If this doesn't spell it out in big neon bold faced letters dripping with blood -
Nothing will:
Also:Quote:
The daily average value of fails-to-deliver surged to $7.4 billion in 2007 from $838.5 million in 1995, according to a study by Trimbath, who examined data from the annual reports of the National Securities Clearing Corp., a subsidiary of the Depository Trust & Clearing Corp.
ok and this is just plain political double talk:Quote:
Trimbath attributes the almost ninefold growth in the value of failed trades from 1995 to 2007 to a rise in naked short sales.
WHAT!! Of course it caused the lower prices ..... Are they kidding me...Quote:
While the correlation doesn’t prove that naked shorting caused the lower prices, it’s “a good first indicator of a statistical relationship between two variables,” she said.
Good reading - thanks again for posting it...
Does the DOJ need permission from someone like the SEC to pursue these guys? After all, isn't naked shorting considered theft of some sort, and couldn't systematic, coordinated naked shorting be prosecuted under RICO statues? From where would criminal complaints have to originate?
I don't think we should disparage Bookies by comparing them to these guys. A bookie hopes just as many win that lose.
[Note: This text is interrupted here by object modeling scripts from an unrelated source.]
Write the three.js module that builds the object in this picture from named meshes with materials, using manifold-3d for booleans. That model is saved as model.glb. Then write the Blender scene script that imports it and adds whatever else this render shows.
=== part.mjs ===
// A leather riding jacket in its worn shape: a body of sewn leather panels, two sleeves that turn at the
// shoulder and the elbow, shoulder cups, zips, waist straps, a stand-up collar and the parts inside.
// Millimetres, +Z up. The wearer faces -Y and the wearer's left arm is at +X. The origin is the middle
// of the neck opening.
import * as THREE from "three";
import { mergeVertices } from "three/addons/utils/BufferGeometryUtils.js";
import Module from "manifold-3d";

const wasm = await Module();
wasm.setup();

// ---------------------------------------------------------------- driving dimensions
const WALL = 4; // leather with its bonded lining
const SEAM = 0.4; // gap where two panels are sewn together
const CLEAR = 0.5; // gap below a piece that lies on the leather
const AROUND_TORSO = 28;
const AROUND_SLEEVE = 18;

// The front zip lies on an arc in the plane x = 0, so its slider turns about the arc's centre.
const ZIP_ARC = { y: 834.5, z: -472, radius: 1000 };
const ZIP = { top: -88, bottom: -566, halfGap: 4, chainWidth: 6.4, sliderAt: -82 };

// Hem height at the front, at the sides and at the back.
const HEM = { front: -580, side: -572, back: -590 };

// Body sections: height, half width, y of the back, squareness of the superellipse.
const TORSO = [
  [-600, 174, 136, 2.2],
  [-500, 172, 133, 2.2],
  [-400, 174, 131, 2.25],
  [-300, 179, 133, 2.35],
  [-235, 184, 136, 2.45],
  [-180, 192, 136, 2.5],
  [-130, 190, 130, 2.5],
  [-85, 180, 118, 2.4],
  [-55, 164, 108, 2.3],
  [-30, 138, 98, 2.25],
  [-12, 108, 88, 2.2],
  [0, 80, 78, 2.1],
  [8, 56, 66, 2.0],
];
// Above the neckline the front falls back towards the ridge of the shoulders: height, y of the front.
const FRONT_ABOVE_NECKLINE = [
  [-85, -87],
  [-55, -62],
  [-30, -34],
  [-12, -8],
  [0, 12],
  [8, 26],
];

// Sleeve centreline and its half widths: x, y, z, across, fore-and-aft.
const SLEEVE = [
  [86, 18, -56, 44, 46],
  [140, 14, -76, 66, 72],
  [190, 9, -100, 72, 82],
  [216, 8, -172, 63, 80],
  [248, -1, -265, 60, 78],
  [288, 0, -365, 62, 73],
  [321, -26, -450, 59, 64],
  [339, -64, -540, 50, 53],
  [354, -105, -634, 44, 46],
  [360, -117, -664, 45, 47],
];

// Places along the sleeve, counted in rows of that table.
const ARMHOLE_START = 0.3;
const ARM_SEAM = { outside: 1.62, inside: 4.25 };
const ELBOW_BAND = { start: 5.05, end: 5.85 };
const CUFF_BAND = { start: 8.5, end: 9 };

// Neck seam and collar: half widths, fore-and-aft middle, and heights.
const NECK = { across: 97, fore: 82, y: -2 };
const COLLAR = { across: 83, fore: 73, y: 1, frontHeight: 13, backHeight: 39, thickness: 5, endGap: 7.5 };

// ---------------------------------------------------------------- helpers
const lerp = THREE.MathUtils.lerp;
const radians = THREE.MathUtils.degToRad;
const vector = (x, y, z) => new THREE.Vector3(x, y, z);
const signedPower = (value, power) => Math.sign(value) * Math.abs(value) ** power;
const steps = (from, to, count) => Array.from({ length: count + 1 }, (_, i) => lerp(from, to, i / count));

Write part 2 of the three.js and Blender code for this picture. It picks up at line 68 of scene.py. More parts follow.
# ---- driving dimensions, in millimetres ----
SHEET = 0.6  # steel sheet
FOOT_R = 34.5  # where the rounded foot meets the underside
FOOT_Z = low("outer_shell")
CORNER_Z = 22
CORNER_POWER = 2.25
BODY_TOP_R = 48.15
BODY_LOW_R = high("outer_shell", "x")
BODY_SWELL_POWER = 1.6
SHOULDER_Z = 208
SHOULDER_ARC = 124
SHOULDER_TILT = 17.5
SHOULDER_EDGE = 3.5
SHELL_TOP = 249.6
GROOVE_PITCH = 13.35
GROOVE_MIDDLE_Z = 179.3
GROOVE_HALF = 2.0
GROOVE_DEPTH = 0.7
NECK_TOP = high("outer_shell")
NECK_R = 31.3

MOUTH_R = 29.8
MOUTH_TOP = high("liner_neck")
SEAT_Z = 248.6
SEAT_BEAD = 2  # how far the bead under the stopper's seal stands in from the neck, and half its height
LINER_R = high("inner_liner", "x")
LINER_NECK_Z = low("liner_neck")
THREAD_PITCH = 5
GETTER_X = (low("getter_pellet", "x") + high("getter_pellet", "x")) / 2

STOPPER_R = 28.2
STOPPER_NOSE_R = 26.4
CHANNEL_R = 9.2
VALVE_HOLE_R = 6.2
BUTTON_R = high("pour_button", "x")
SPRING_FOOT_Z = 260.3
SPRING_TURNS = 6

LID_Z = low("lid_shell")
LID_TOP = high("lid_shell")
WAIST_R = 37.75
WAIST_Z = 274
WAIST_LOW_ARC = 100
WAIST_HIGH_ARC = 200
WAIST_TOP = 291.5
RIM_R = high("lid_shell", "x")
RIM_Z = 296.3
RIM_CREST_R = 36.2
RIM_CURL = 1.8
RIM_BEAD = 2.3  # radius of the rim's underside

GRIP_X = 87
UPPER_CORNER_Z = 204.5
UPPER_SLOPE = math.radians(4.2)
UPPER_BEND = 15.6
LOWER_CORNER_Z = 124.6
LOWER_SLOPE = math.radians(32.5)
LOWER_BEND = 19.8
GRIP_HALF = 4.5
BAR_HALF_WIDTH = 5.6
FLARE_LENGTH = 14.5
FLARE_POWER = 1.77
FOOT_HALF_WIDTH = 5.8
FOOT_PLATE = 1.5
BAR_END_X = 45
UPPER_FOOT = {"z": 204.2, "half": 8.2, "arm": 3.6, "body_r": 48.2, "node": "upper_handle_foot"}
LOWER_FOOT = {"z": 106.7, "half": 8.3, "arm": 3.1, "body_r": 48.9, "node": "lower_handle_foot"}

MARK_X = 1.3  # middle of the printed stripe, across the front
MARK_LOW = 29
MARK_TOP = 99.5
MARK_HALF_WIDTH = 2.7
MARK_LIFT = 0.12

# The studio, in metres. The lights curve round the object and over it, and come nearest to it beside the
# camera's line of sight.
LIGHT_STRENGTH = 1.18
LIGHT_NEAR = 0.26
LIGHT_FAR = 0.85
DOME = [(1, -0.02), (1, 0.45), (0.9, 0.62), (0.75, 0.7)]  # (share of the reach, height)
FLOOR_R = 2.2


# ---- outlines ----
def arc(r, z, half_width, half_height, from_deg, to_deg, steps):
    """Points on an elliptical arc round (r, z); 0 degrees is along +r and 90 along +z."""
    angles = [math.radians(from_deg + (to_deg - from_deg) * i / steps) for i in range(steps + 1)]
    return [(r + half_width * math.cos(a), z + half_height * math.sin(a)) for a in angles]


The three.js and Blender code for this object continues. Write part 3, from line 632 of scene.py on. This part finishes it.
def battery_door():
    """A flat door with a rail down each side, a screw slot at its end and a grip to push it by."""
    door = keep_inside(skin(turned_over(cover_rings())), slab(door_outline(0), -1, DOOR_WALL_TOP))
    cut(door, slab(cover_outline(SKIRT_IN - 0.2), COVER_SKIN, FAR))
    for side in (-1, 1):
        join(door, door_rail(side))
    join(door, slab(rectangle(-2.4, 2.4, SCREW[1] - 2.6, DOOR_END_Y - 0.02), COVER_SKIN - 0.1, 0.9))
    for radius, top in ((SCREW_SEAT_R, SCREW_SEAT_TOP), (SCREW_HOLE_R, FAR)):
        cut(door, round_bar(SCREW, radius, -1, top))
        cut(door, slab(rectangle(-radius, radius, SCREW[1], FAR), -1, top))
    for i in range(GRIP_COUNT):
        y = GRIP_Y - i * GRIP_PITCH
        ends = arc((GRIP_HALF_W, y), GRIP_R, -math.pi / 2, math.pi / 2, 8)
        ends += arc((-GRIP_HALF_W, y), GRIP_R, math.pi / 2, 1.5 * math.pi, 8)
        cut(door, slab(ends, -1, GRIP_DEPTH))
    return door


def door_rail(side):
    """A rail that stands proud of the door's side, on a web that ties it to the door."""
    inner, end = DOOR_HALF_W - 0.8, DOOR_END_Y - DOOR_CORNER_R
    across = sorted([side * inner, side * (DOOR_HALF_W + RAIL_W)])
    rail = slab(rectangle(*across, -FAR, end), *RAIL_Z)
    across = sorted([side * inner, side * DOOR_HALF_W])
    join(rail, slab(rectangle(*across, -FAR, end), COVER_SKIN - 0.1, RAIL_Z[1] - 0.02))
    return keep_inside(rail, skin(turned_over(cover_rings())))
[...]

They just want their 10 percent "Juice" or commision. If these guys were bookies they would be in the Superbowl locker rooms with a lead pipe.
I don't think the average retail investor will have faith in the market until they bring out the pretty orange jumpsuits and start locking these guys up. Whats funny is that RICO was created to stop just this sort of thing. Instead its being used to nab the 10 Yayhoo's that set up a pot selling ring.